Read the data and repeat it in full, exactly.

» Data provided:
* * * * *

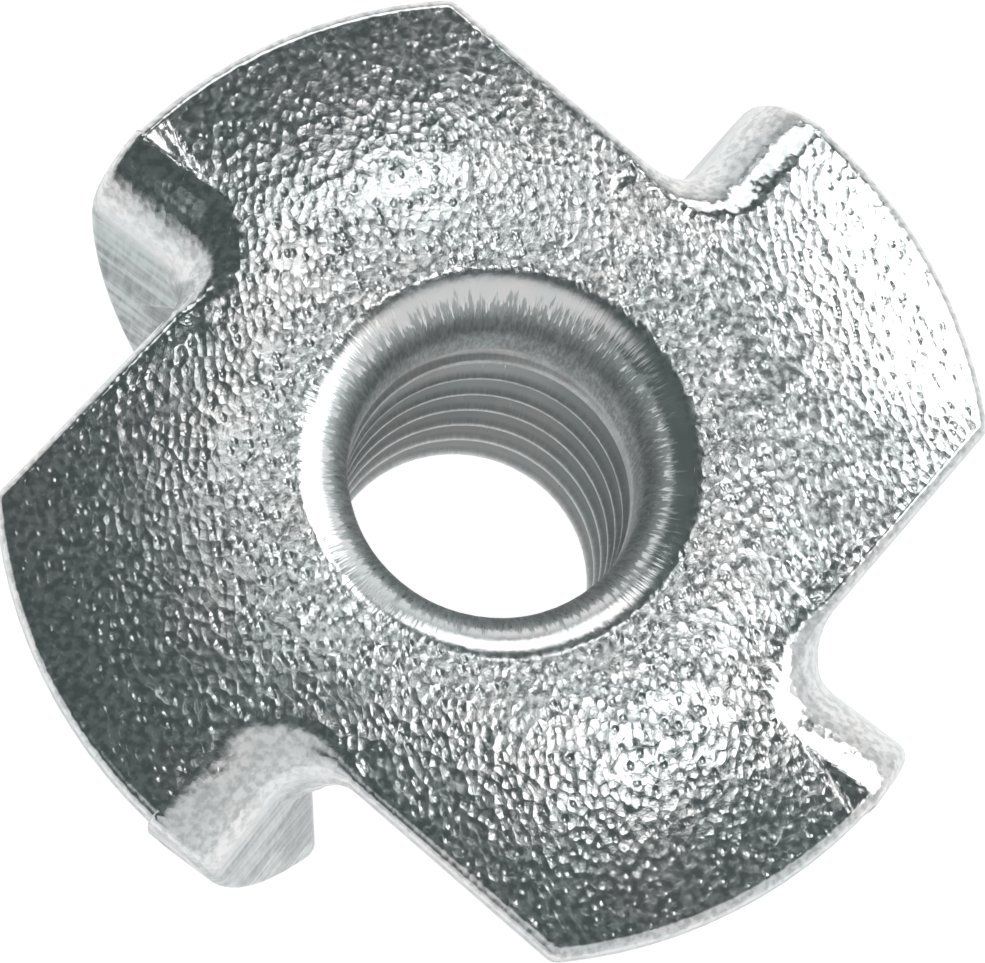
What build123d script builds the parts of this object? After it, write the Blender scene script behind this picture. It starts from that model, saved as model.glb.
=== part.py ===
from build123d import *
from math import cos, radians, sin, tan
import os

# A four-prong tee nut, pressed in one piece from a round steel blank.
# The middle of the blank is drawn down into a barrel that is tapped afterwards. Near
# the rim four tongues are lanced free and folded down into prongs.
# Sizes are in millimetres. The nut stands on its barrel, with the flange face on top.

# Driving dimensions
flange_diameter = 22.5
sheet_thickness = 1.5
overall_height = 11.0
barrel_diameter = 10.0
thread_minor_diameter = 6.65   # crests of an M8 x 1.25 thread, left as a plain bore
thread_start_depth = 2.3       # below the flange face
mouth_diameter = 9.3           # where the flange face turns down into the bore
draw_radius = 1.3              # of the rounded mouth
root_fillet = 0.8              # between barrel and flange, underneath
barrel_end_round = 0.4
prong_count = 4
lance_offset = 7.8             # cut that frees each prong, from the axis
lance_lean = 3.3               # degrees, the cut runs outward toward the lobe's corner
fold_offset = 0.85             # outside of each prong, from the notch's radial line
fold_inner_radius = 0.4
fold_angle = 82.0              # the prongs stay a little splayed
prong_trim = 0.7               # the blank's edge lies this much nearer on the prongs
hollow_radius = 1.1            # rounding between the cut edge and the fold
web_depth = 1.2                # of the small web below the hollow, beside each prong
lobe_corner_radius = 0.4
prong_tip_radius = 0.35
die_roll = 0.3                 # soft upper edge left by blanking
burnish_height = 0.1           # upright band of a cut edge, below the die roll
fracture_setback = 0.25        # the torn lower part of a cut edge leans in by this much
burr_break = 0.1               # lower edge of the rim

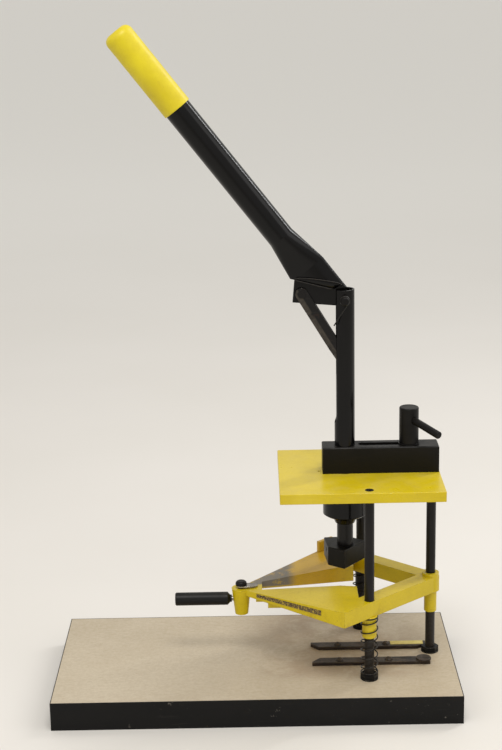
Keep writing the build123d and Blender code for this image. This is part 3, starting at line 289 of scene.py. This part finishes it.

* * * * *

» Solution to this exercise:
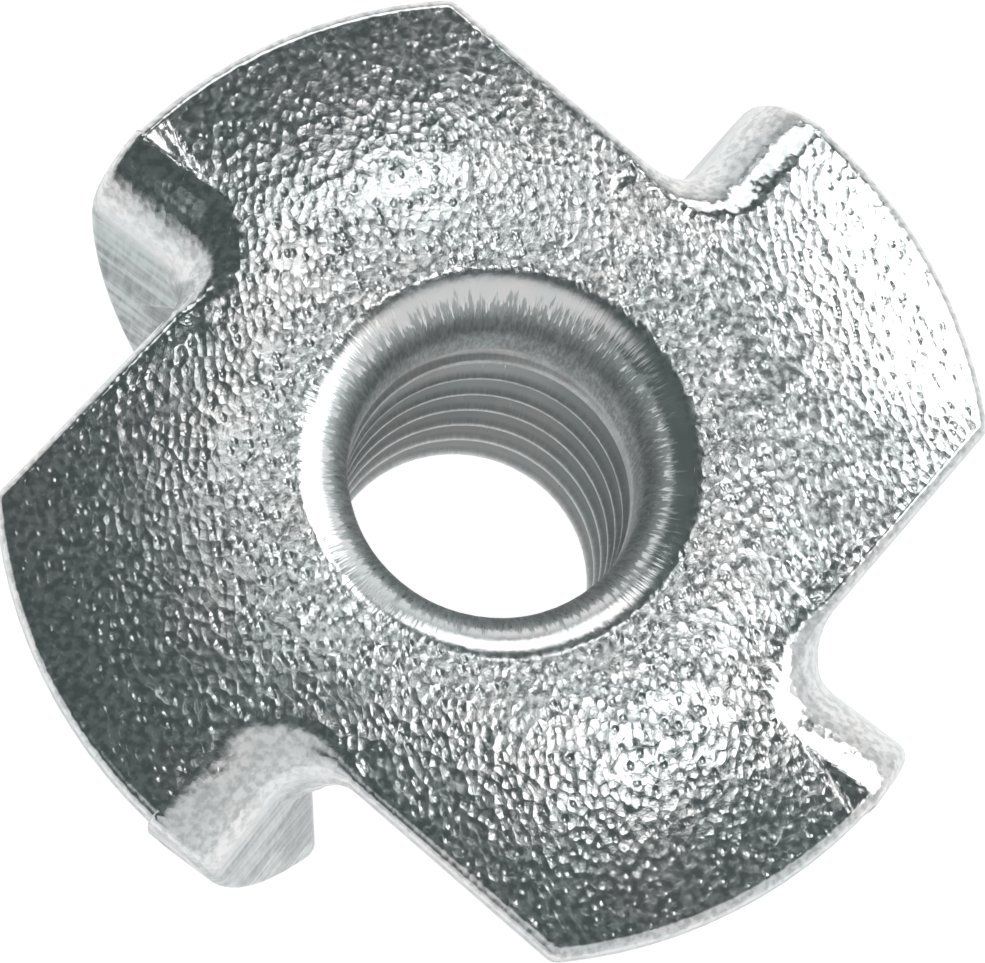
What build123d script builds the parts of this object? After it, write the Blender scene script behind this picture. It starts from that model, saved as model.glb.
=== part.py ===
from build123d import *
from math import cos, radians, sin, tan
import os

# A four-prong tee nut, pressed in one piece from a round steel blank.
# The middle of the blank is drawn down into a barrel that is tapped afterwards. Near
# the rim four tongues are lanced free and folded down into prongs.
# Sizes are in millimetres. The nut stands on its barrel, with the flange face on top.

# Driving dimensions
flange_diameter = 22.5
sheet_thickness = 1.5
overall_height = 11.0
barrel_diameter = 10.0
thread_minor_diameter = 6.65   # crests of an M8 x 1.25 thread, left as a plain bore
thread_start_depth = 2.3       # below the flange face
mouth_diameter = 9.3           # where the flange face turns down into the bore
draw_radius = 1.3              # of the rounded mouth
root_fillet = 0.8              # between barrel and flange, underneath
barrel_end_round = 0.4
prong_count = 4
lance_offset = 7.8             # cut that frees each prong, from the axis
lance_lean = 3.3               # degrees, the cut runs outward toward the lobe's corner
fold_offset = 0.85             # outside of each prong, from the notch's radial line
fold_inner_radius = 0.4
fold_angle = 82.0              # the prongs stay a little splayed
prong_trim = 0.7               # the blank's edge lies this much nearer on the prongs
hollow_radius = 1.1            # rounding between the cut edge and the fold
web_depth = 1.2                # of the small web below the hollow, beside each prong
lobe_corner_radius = 0.4
prong_tip_radius = 0.35
die_roll = 0.3                 # soft upper edge left by blanking
burnish_height = 0.1           # upright band of a cut edge, below the die roll
fracture_setback = 0.25        # the torn lower part of a cut edge leans in by this much
burr_break = 0.1               # lower edge of the rim

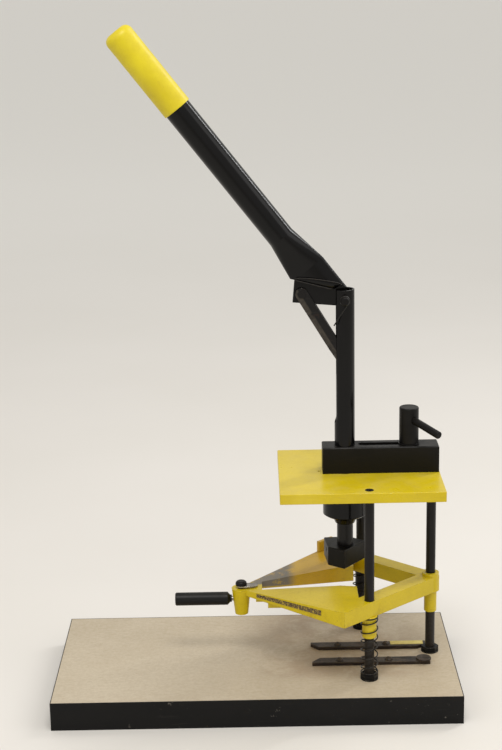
Keep writing the build123d and Blender code for this image. This is part 3, starting at line 289 of scene.py. This part finishes it.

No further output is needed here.